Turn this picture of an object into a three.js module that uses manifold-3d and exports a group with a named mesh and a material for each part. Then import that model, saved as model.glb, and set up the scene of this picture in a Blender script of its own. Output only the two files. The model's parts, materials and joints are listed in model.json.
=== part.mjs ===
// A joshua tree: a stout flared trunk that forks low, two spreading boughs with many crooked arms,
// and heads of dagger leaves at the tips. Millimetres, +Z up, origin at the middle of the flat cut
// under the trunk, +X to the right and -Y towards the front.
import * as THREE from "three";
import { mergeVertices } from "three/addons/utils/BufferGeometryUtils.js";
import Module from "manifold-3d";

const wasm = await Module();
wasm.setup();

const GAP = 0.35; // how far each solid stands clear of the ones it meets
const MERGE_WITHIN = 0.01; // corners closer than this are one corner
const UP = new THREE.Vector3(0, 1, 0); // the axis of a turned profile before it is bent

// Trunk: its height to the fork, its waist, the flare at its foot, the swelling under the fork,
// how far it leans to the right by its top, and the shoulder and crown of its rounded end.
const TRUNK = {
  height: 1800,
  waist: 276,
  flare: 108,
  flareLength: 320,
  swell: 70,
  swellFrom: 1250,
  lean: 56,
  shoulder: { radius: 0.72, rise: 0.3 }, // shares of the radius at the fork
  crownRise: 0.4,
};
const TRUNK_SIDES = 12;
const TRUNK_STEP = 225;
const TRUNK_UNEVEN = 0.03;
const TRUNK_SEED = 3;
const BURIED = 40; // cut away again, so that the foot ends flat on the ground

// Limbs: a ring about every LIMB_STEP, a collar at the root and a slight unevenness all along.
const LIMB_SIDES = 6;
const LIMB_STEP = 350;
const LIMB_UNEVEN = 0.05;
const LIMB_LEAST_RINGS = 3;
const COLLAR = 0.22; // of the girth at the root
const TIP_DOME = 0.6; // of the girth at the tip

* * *

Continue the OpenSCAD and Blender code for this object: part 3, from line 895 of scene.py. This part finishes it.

* * *

EXERCISE DIRECTIONS. Output nothing except the lines from the line with "Turn this picture" through the line with "const UP = new", copied exactly, end lines included.

RESPONSE BELOW.
Turn this picture of an object into a three.js module that uses manifold-3d and exports a group with a named mesh and a material for each part. Then import that model, saved as model.glb, and set up the scene of this picture in a Blender script of its own. Output only the two files. The model's parts, materials and joints are listed in model.json.
=== part.mjs ===
// A joshua tree: a stout flared trunk that forks low, two spreading boughs with many crooked arms,
// and heads of dagger leaves at the tips. Millimetres, +Z up, origin at the middle of the flat cut
// under the trunk, +X to the right and -Y towards the front.
import * as THREE from "three";
import { mergeVertices } from "three/addons/utils/BufferGeometryUtils.js";
import Module from "manifold-3d";

const wasm = await Module();
wasm.setup();

const GAP = 0.35; // how far each solid stands clear of the ones it meets
const MERGE_WITHIN = 0.01; // corners closer than this are one corner
const UP = new THREE.Vector3(0, 1, 0); // the axis of a turned profile before it is bent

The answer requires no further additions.